### Data supplied
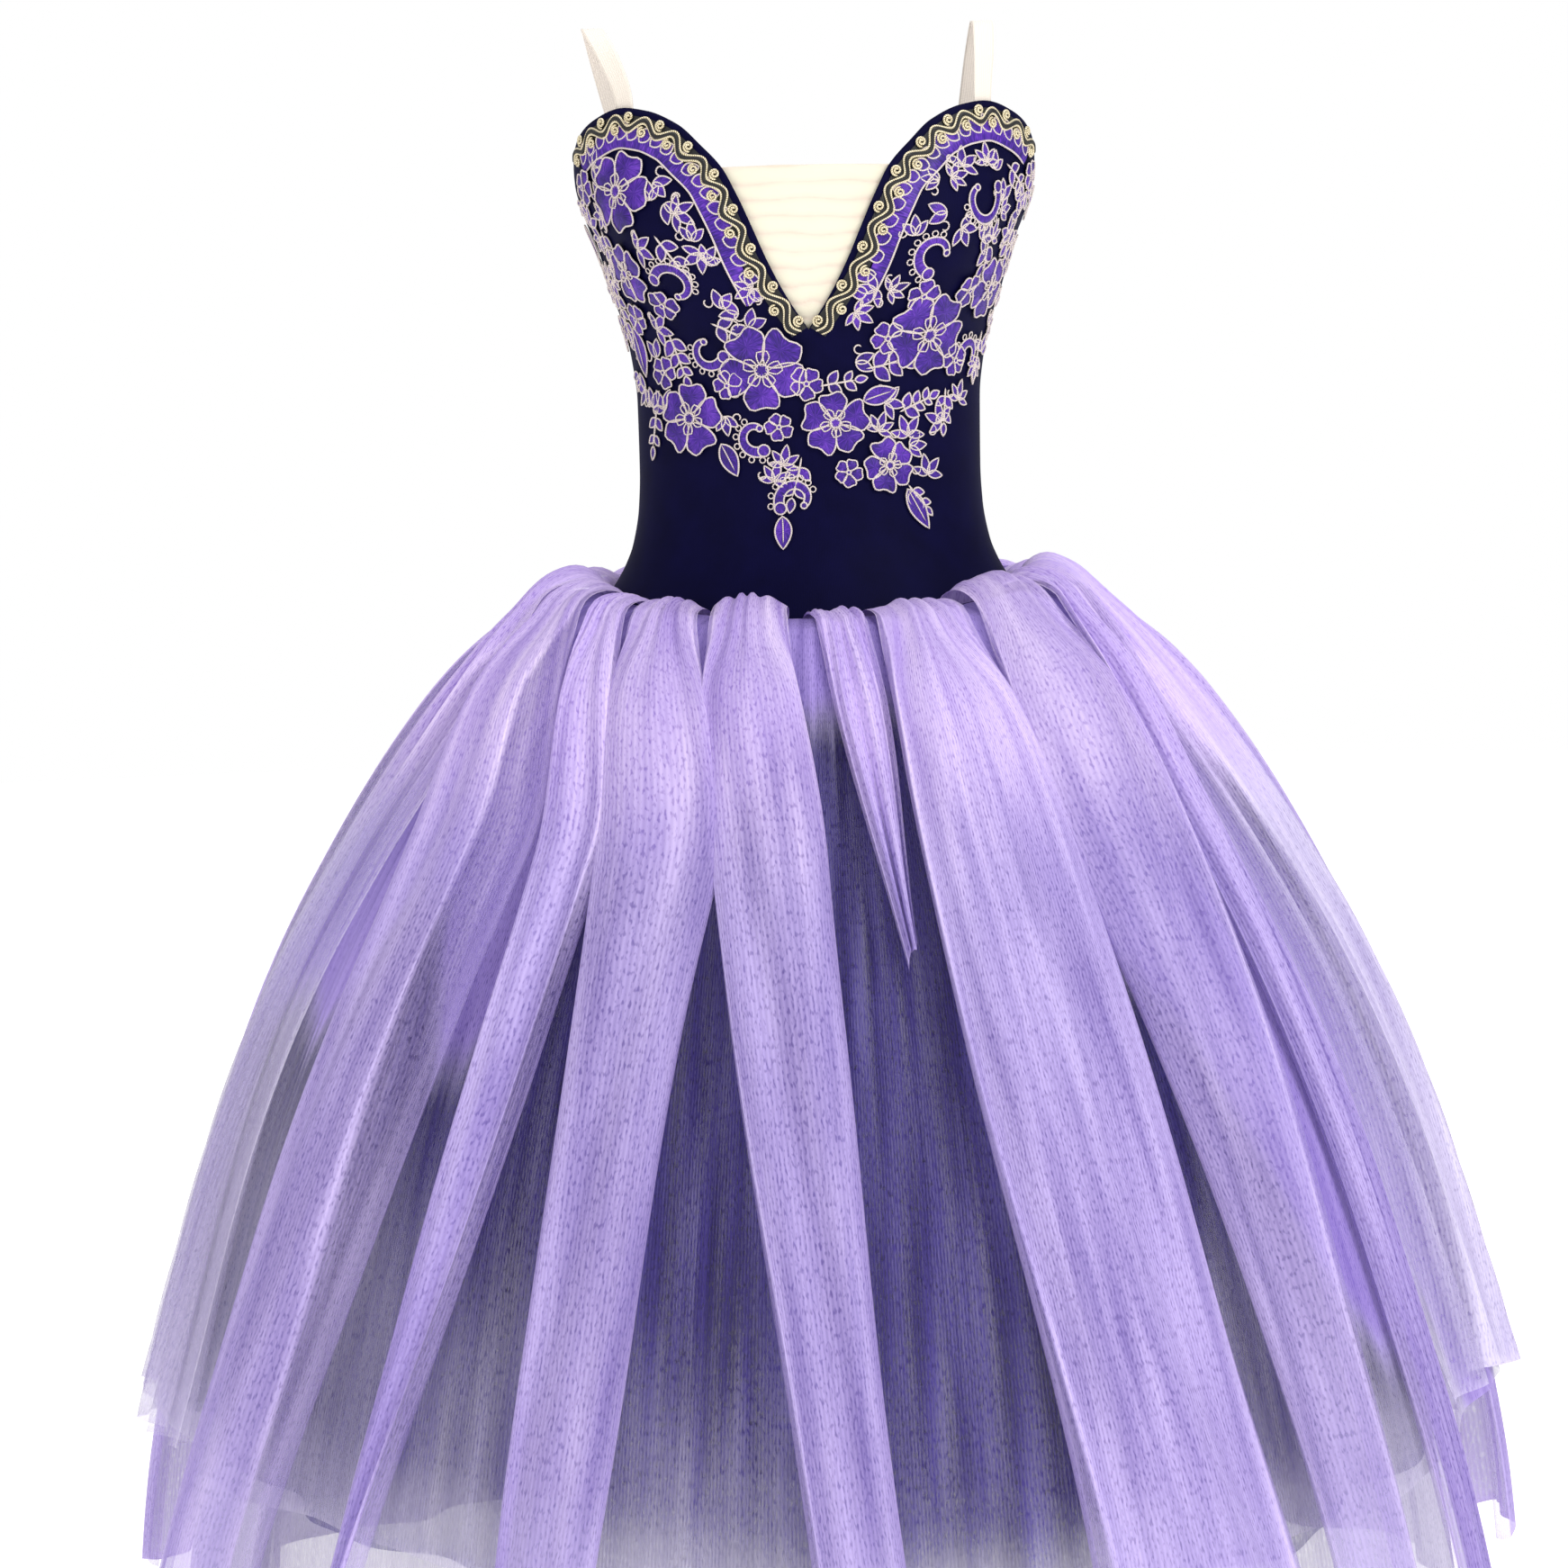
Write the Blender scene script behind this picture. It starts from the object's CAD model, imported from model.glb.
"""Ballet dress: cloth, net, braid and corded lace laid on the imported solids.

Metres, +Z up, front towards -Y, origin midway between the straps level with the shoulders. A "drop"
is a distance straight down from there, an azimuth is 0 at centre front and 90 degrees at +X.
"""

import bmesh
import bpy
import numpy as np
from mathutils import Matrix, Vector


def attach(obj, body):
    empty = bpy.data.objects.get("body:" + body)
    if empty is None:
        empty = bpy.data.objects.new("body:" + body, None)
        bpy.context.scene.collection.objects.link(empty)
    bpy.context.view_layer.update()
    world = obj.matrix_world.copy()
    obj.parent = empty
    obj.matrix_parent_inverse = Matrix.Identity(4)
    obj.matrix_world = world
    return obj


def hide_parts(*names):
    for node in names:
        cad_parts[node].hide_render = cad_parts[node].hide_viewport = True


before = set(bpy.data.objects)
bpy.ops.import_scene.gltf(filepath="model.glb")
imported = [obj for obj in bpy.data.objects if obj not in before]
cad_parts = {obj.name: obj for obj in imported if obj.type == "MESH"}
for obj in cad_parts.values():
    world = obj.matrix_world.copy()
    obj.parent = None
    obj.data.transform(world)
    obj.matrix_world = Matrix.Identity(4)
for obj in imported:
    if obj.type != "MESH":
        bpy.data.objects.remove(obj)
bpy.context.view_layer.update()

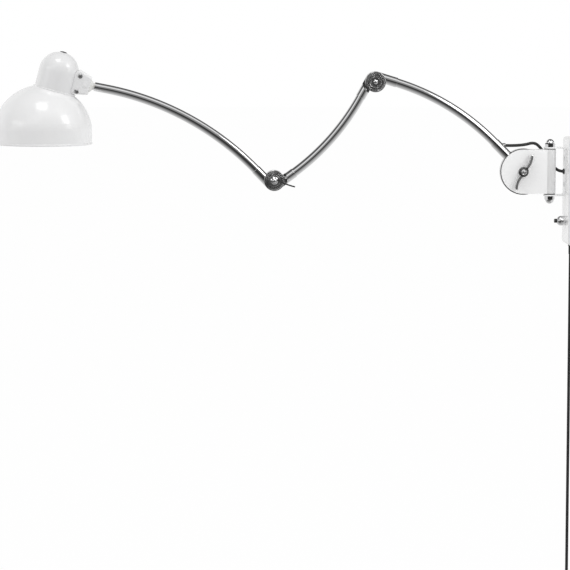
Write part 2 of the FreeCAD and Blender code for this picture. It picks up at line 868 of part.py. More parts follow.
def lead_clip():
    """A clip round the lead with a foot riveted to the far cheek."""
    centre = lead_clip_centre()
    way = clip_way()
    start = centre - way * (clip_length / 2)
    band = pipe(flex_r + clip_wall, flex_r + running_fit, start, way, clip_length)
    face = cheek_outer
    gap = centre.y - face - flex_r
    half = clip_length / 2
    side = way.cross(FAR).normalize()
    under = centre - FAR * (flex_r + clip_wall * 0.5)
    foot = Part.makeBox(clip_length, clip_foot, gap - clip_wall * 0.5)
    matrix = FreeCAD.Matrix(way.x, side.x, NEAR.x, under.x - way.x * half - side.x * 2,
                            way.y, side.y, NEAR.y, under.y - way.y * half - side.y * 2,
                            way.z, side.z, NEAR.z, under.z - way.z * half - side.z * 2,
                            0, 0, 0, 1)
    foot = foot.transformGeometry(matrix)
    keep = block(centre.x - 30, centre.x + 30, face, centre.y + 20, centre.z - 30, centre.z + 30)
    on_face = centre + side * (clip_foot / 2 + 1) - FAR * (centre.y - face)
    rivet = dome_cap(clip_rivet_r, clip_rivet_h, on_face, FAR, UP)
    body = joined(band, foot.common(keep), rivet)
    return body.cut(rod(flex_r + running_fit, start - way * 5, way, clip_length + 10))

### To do
Your task is to reproduce all of the records exactly.

### Solution to the exercise
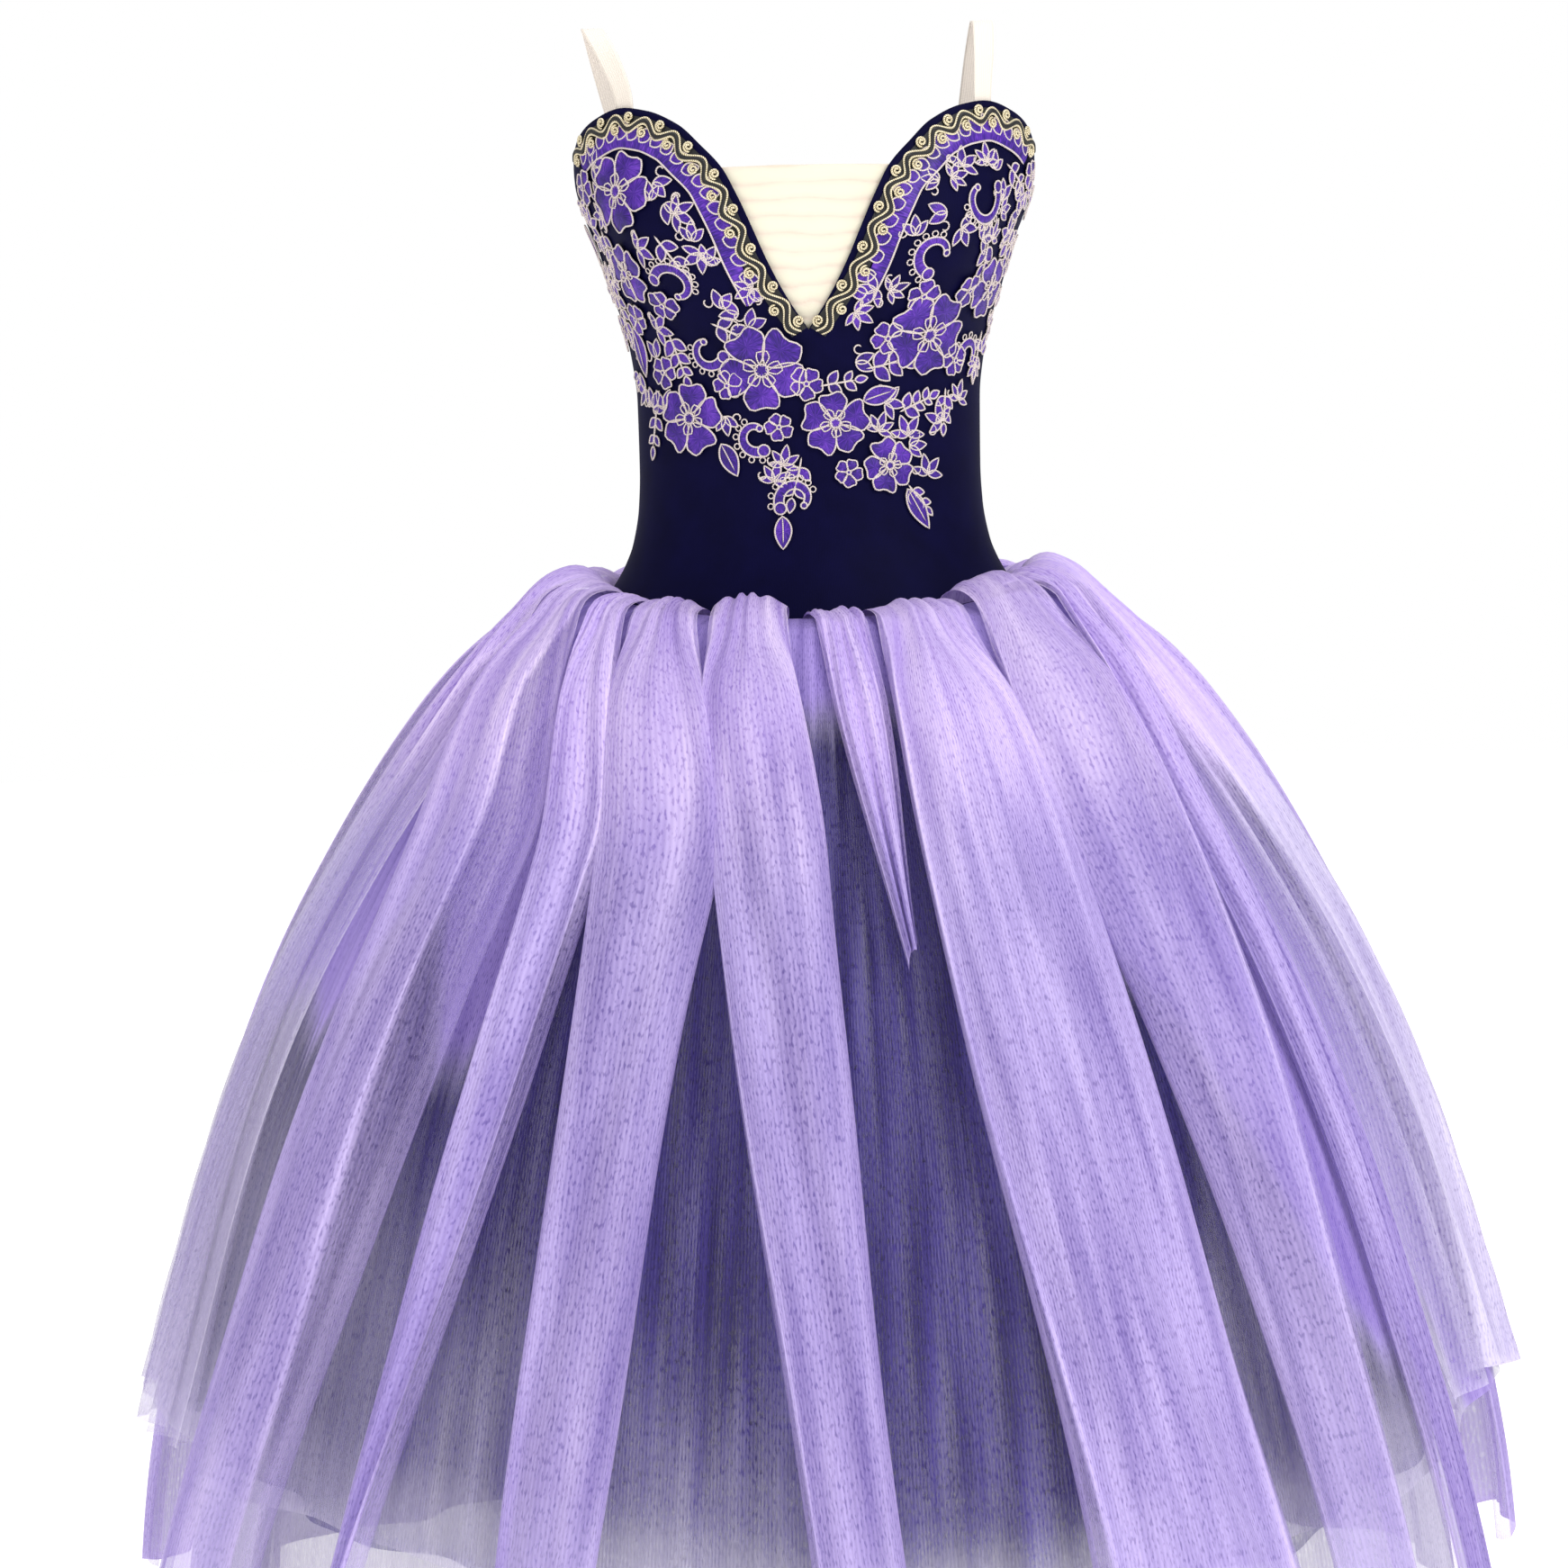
Write the Blender scene script behind this picture. It starts from the object's CAD model, imported from model.glb.
"""Ballet dress: cloth, net, braid and corded lace laid on the imported solids.

Metres, +Z up, front towards -Y, origin midway between the straps level with the shoulders. A "drop"
is a distance straight down from there, an azimuth is 0 at centre front and 90 degrees at +X.
"""

import bmesh
import bpy
import numpy as np
from mathutils import Matrix, Vector


def attach(obj, body):
    empty = bpy.data.objects.get("body:" + body)
    if empty is None:
        empty = bpy.data.objects.new("body:" + body, None)
        bpy.context.scene.collection.objects.link(empty)
    bpy.context.view_layer.update()
    world = obj.matrix_world.copy()
    obj.parent = empty
    obj.matrix_parent_inverse = Matrix.Identity(4)
    obj.matrix_world = world
    return obj


def hide_parts(*names):
    for node in names:
        cad_parts[node].hide_render = cad_parts[node].hide_viewport = True


before = set(bpy.data.objects)
bpy.ops.import_scene.gltf(filepath="model.glb")
imported = [obj for obj in bpy.data.objects if obj not in before]
cad_parts = {obj.name: obj for obj in imported if obj.type == "MESH"}
for obj in cad_parts.values():
    world = obj.matrix_world.copy()
    obj.parent = None
    obj.data.transform(world)
    obj.matrix_world = Matrix.Identity(4)
for obj in imported:
    if obj.type != "MESH":
        bpy.data.objects.remove(obj)
bpy.context.view_layer.update()

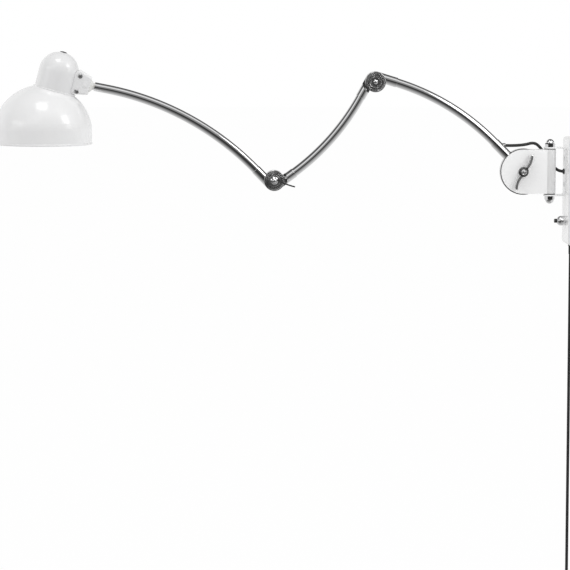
Write part 2 of the FreeCAD and Blender code for this picture. It picks up at line 868 of part.py. More parts follow.
def lead_clip():
    """A clip round the lead with a foot riveted to the far cheek."""
    centre = lead_clip_centre()
    way = clip_way()
    start = centre - way * (clip_length / 2)
    band = pipe(flex_r + clip_wall, flex_r + running_fit, start, way, clip_length)
    face = cheek_outer
    gap = centre.y - face - flex_r
    half = clip_length / 2
    side = way.cross(FAR).normalize()
    under = centre - FAR * (flex_r + clip_wall * 0.5)
    foot = Part.makeBox(clip_length, clip_foot, gap - clip_wall * 0.5)
    matrix = FreeCAD.Matrix(way.x, side.x, NEAR.x, under.x - way.x * half - side.x * 2,
                            way.y, side.y, NEAR.y, under.y - way.y * half - side.y * 2,
                            way.z, side.z, NEAR.z, under.z - way.z * half - side.z * 2,
                            0, 0, 0, 1)
    foot = foot.transformGeometry(matrix)
    keep = block(centre.x - 30, centre.x + 30, face, centre.y + 20, centre.z - 30, centre.z + 30)
    on_face = centre + side * (clip_foot / 2 + 1) - FAR * (centre.y - face)
    rivet = dome_cap(clip_rivet_r, clip_rivet_h, on_face, FAR, UP)
    body = joined(band, foot.common(keep), rivet)
    return body.cut(rod(flex_r + running_fit, start - way * 5, way, clip_length + 10))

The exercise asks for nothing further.